(Object modeling scripts)
****************************************
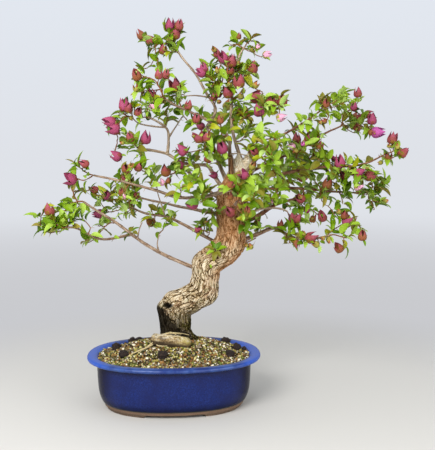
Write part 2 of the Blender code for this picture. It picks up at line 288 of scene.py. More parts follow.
def stems(name, routes, finishes, roundness=1):  # round stems along (places, radii, finish number)
    line = bpy.data.curves.new(name, "CURVE")
    line.dimensions = "3D"
    line.bevel_depth = 1
    line.bevel_resolution = roundness
    line.use_fill_caps = True
    for finish in finishes:
        line.materials.append(finish.material)
    for spots, radii, number in routes:
        spline = line.splines.new("POLY")
        spline.points.add(len(spots) - 1)
        spline.material_index = number
        for point, spot, radius in zip(spline.points, spots, radii):
            point.co = (*place(spot), 1)
            point.radius = radius * mm
    drawn = bpy.data.objects.new(name + "_line", line)
    bpy.context.scene.collection.objects.link(drawn)
    mesh = bpy.data.meshes.new_from_object(drawn.evaluated_get(bpy.context.evaluated_depsgraph_get()))
    bpy.data.objects.remove(drawn)
    mesh.materials.clear()
    addPiece(name, mesh, finishes)


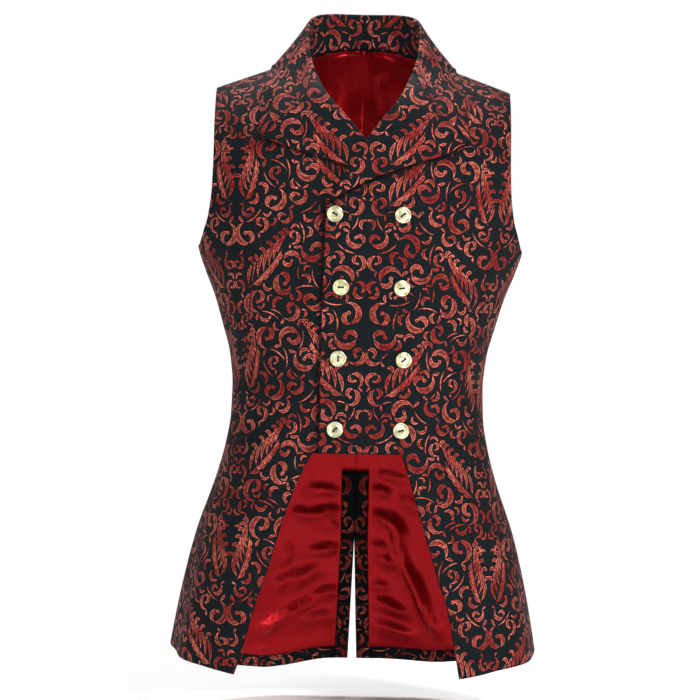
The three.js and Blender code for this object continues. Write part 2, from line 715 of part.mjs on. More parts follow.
****************************************
Directions for this task:
Without omitting anything, output the entries exactly.

The solution:
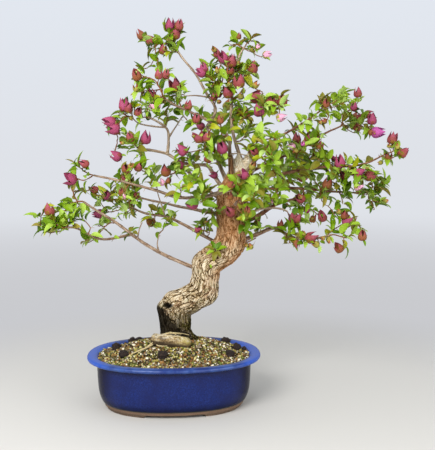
Write part 2 of the Blender code for this picture. It picks up at line 288 of scene.py. More parts follow.
def stems(name, routes, finishes, roundness=1):  # round stems along (places, radii, finish number)
    line = bpy.data.curves.new(name, "CURVE")
    line.dimensions = "3D"
    line.bevel_depth = 1
    line.bevel_resolution = roundness
    line.use_fill_caps = True
    for finish in finishes:
        line.materials.append(finish.material)
    for spots, radii, number in routes:
        spline = line.splines.new("POLY")
        spline.points.add(len(spots) - 1)
        spline.material_index = number
        for point, spot, radius in zip(spline.points, spots, radii):
            point.co = (*place(spot), 1)
            point.radius = radius * mm
    drawn = bpy.data.objects.new(name + "_line", line)
    bpy.context.scene.collection.objects.link(drawn)
    mesh = bpy.data.meshes.new_from_object(drawn.evaluated_get(bpy.context.evaluated_depsgraph_get()))
    bpy.data.objects.remove(drawn)
    mesh.materials.clear()
    addPiece(name, mesh, finishes)


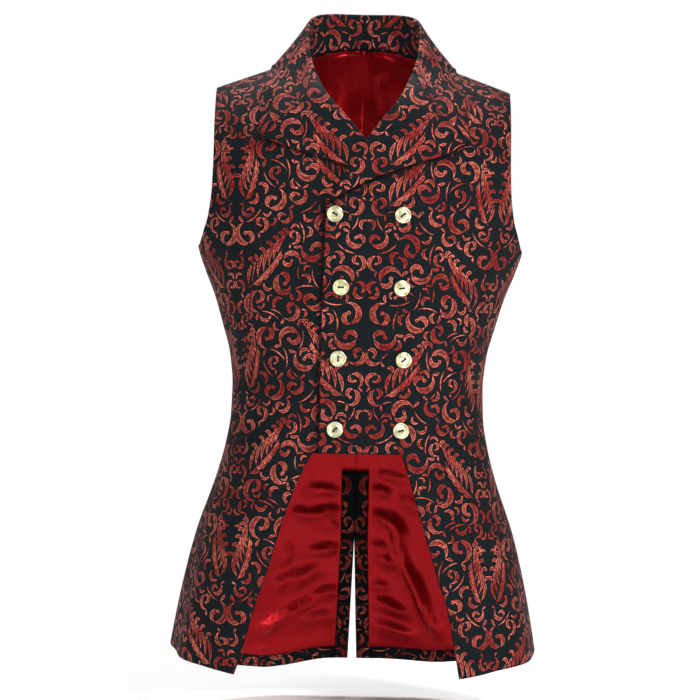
The three.js and Blender code for this object continues. Write part 2, from line 715 of part.mjs on. More parts follow.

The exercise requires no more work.